> REQUIRED WORK
Repeat the listing in full. Nothing may be added or left out.

> DATASET SECTION
★ ★ ★ ★ ★ ★ ★

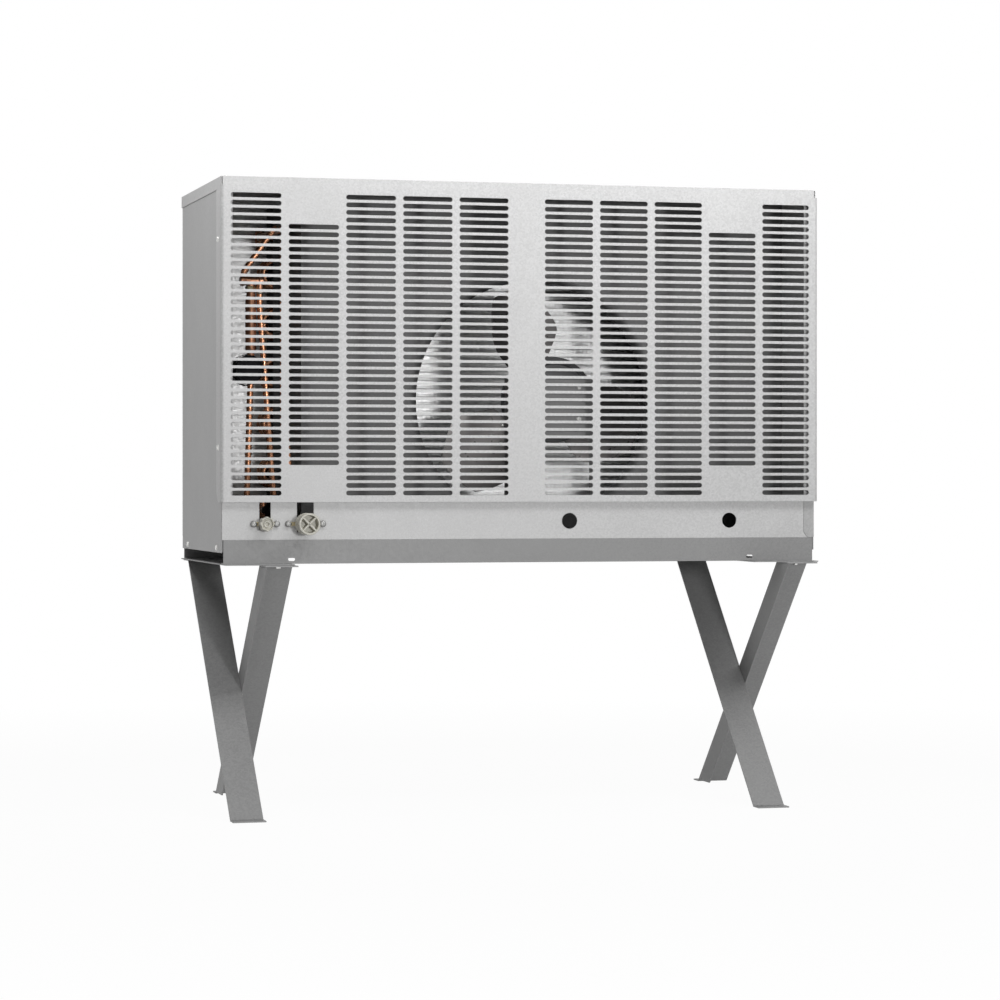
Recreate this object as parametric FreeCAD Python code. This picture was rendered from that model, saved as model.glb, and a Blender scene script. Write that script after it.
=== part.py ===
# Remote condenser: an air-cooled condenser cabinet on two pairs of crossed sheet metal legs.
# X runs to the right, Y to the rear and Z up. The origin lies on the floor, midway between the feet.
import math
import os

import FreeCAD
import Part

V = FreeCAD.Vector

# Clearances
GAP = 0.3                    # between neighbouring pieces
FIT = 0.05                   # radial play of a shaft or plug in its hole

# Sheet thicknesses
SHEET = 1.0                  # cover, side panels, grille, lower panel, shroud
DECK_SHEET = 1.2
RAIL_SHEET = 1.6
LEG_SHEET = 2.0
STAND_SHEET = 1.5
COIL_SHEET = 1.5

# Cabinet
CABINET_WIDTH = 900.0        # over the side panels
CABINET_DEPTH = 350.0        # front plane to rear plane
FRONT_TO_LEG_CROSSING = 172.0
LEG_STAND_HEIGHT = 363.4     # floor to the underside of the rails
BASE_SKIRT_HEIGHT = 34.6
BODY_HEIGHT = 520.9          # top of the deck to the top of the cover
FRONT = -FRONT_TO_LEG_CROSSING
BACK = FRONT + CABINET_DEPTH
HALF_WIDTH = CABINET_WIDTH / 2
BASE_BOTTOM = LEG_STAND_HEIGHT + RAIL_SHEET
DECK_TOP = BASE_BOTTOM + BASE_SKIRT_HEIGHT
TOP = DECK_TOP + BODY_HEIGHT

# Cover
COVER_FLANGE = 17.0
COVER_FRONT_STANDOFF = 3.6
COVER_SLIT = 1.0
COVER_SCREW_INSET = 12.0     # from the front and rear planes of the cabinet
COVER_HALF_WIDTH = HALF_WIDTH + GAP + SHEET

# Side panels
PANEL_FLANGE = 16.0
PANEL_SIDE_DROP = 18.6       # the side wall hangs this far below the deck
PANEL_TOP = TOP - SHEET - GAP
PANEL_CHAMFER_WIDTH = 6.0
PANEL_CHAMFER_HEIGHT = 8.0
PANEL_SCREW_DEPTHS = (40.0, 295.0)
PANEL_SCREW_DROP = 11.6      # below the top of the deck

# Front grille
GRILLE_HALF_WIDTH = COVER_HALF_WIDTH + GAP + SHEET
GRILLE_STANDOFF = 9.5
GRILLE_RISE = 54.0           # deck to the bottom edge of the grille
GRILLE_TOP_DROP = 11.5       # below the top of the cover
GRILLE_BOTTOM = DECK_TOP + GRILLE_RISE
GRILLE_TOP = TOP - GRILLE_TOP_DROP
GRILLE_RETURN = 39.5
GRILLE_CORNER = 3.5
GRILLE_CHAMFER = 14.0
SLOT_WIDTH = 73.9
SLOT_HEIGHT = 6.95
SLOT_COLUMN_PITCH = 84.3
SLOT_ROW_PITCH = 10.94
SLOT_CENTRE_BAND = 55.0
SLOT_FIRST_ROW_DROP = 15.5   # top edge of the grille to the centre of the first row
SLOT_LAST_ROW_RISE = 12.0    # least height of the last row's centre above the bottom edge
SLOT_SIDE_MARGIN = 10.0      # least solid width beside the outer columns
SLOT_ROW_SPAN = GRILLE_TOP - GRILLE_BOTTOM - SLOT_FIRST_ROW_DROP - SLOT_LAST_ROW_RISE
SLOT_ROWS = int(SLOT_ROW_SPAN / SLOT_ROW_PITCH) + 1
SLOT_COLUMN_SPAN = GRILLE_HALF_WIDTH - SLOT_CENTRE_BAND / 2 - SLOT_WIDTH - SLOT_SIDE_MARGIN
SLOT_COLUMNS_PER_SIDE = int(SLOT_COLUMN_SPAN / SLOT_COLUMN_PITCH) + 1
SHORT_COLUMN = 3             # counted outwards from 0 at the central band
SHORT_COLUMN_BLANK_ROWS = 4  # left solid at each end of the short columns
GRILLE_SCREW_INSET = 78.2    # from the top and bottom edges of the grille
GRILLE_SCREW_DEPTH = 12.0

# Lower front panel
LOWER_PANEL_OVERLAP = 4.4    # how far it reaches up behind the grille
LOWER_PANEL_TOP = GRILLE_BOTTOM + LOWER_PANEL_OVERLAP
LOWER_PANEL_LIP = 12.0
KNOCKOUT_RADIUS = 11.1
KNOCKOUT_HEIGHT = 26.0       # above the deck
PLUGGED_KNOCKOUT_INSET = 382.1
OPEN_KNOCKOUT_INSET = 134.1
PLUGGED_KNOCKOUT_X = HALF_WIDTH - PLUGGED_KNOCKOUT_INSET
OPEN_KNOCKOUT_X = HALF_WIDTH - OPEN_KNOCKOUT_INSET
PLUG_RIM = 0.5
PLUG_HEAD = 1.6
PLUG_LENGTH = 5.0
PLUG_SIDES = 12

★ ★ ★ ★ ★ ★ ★

> RESULT BELOW
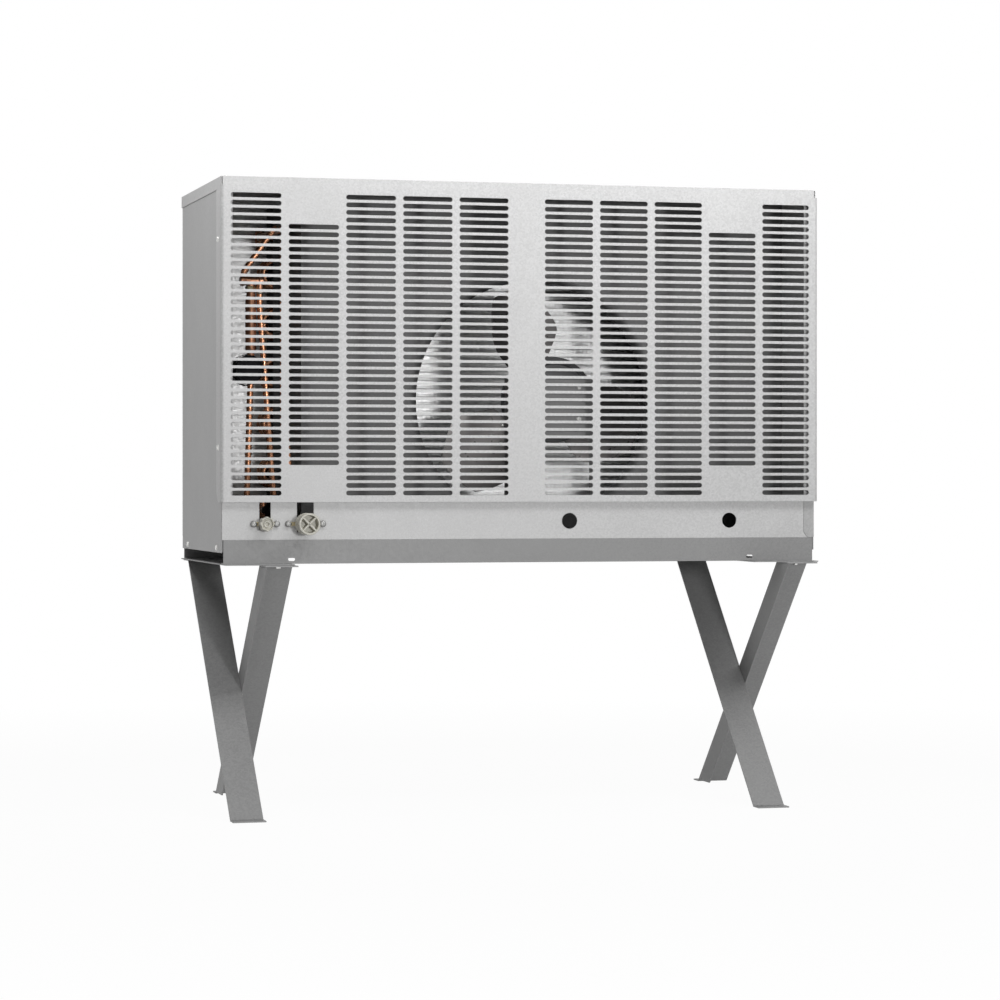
Recreate this object as parametric FreeCAD Python code. This picture was rendered from that model, saved as model.glb, and a Blender scene script. Write that script after it.
=== part.py ===
# Remote condenser: an air-cooled condenser cabinet on two pairs of crossed sheet metal legs.
# X runs to the right, Y to the rear and Z up. The origin lies on the floor, midway between the feet.
import math
import os

import FreeCAD
import Part

V = FreeCAD.Vector

# Clearances
GAP = 0.3                    # between neighbouring pieces
FIT = 0.05                   # radial play of a shaft or plug in its hole

# Sheet thicknesses
SHEET = 1.0                  # cover, side panels, grille, lower panel, shroud
DECK_SHEET = 1.2
RAIL_SHEET = 1.6
LEG_SHEET = 2.0
STAND_SHEET = 1.5
COIL_SHEET = 1.5

# Cabinet
CABINET_WIDTH = 900.0        # over the side panels
CABINET_DEPTH = 350.0        # front plane to rear plane
FRONT_TO_LEG_CROSSING = 172.0
LEG_STAND_HEIGHT = 363.4     # floor to the underside of the rails
BASE_SKIRT_HEIGHT = 34.6
BODY_HEIGHT = 520.9          # top of the deck to the top of the cover
FRONT = -FRONT_TO_LEG_CROSSING
BACK = FRONT + CABINET_DEPTH
HALF_WIDTH = CABINET_WIDTH / 2
BASE_BOTTOM = LEG_STAND_HEIGHT + RAIL_SHEET
DECK_TOP = BASE_BOTTOM + BASE_SKIRT_HEIGHT
TOP = DECK_TOP + BODY_HEIGHT

# Cover
COVER_FLANGE = 17.0
COVER_FRONT_STANDOFF = 3.6
COVER_SLIT = 1.0
COVER_SCREW_INSET = 12.0     # from the front and rear planes of the cabinet
COVER_HALF_WIDTH = HALF_WIDTH + GAP + SHEET

# Side panels
PANEL_FLANGE = 16.0
PANEL_SIDE_DROP = 18.6       # the side wall hangs this far below the deck
PANEL_TOP = TOP - SHEET - GAP
PANEL_CHAMFER_WIDTH = 6.0
PANEL_CHAMFER_HEIGHT = 8.0
PANEL_SCREW_DEPTHS = (40.0, 295.0)
PANEL_SCREW_DROP = 11.6      # below the top of the deck

# Front grille
GRILLE_HALF_WIDTH = COVER_HALF_WIDTH + GAP + SHEET
GRILLE_STANDOFF = 9.5
GRILLE_RISE = 54.0           # deck to the bottom edge of the grille
GRILLE_TOP_DROP = 11.5       # below the top of the cover
GRILLE_BOTTOM = DECK_TOP + GRILLE_RISE
GRILLE_TOP = TOP - GRILLE_TOP_DROP
GRILLE_RETURN = 39.5
GRILLE_CORNER = 3.5
GRILLE_CHAMFER = 14.0
SLOT_WIDTH = 73.9
SLOT_HEIGHT = 6.95
SLOT_COLUMN_PITCH = 84.3
SLOT_ROW_PITCH = 10.94
SLOT_CENTRE_BAND = 55.0
SLOT_FIRST_ROW_DROP = 15.5   # top edge of the grille to the centre of the first row
SLOT_LAST_ROW_RISE = 12.0    # least height of the last row's centre above the bottom edge
SLOT_SIDE_MARGIN = 10.0      # least solid width beside the outer columns
SLOT_ROW_SPAN = GRILLE_TOP - GRILLE_BOTTOM - SLOT_FIRST_ROW_DROP - SLOT_LAST_ROW_RISE
SLOT_ROWS = int(SLOT_ROW_SPAN / SLOT_ROW_PITCH) + 1
SLOT_COLUMN_SPAN = GRILLE_HALF_WIDTH - SLOT_CENTRE_BAND / 2 - SLOT_WIDTH - SLOT_SIDE_MARGIN
SLOT_COLUMNS_PER_SIDE = int(SLOT_COLUMN_SPAN / SLOT_COLUMN_PITCH) + 1
SHORT_COLUMN = 3             # counted outwards from 0 at the central band
SHORT_COLUMN_BLANK_ROWS = 4  # left solid at each end of the short columns
GRILLE_SCREW_INSET = 78.2    # from the top and bottom edges of the grille
GRILLE_SCREW_DEPTH = 12.0

# Lower front panel
LOWER_PANEL_OVERLAP = 4.4    # how far it reaches up behind the grille
LOWER_PANEL_TOP = GRILLE_BOTTOM + LOWER_PANEL_OVERLAP
LOWER_PANEL_LIP = 12.0
KNOCKOUT_RADIUS = 11.1
KNOCKOUT_HEIGHT = 26.0       # above the deck
PLUGGED_KNOCKOUT_INSET = 382.1
OPEN_KNOCKOUT_INSET = 134.1
PLUGGED_KNOCKOUT_X = HALF_WIDTH - PLUGGED_KNOCKOUT_INSET
OPEN_KNOCKOUT_X = HALF_WIDTH - OPEN_KNOCKOUT_INSET
PLUG_RIM = 0.5
PLUG_HEAD = 1.6
PLUG_LENGTH = 5.0
PLUG_SIDES = 12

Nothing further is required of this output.